The errors per cell can be further optimized by noticing that $$ \sum_{j+1\le t\le i}(\mathbf t-\mu_{[j+1,i]})^2=\sum_{j+1\le t\le i}\mathbf t^2-\frac{1}{i-j}(\sum_{j+1\le t\le i}\mathbf t)^2 $$ that requires the repeated computation of \(\mathbf t^2\) and \(\mathbf t\). These two terms can be easily pre-computed for all \(i=1\cdots n\). By this optimization, complexity is reduced to \(\mathbf O(n^2k)\).
Heuristic: we can further reduce the computational burden by using greedy approaches or local search that assigns border points randomly and move the in a way to reduce the errors.
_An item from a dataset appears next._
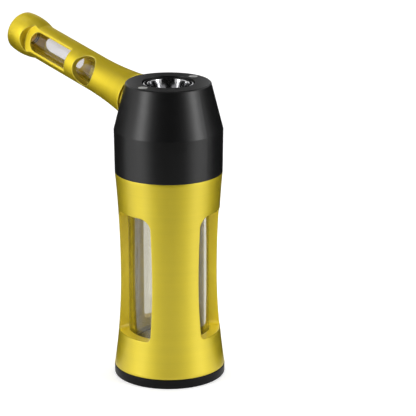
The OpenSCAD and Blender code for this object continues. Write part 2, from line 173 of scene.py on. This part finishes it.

The total time is \(\mathcal O(nk)\).
Finding Similar Points Efficiently
Comparing each point in the data with other, raising \(\mathcal O(n^2)\).
Given a dataset \(\mathcal D=\{\mathbb x_1,\cdots,\mathbb x_n\}\) of \(d\)-dimensional data points, find all the pairs of data point \((\mathbb x_i,\mathbb x_j)\) s.t. \(d(\mathbb x_i,\mathbb x_j)\le s\) for some distance function \(d\).
With Locality-Sensitive Hashing, we can get rid of \(\mathcal O(n^2)\).
LSH 不是 今天上午的随机算法课 才讲的么……这下闭环了。
Definition of Jaccard similarity: of two sets is the size of their intersection \(sim(C_1,C_2)=|C_1\land C_2|/|C_1\lor C_2|\). The Jaccard distance is then \(d(C_1,C_2)=1-|C_1\land C_2|/|C_1\lor C_2|\).
A large number of documents do not fit into memory and we need a representation of each document that allows for preserving the distances while considerably reducing the memory footprint. In order to achieve such a gold, we use the 3 steps:
- Shingling: Convert documents to sets.
- Min-hashing: Convert large sets to short signatures, while preserving similarity.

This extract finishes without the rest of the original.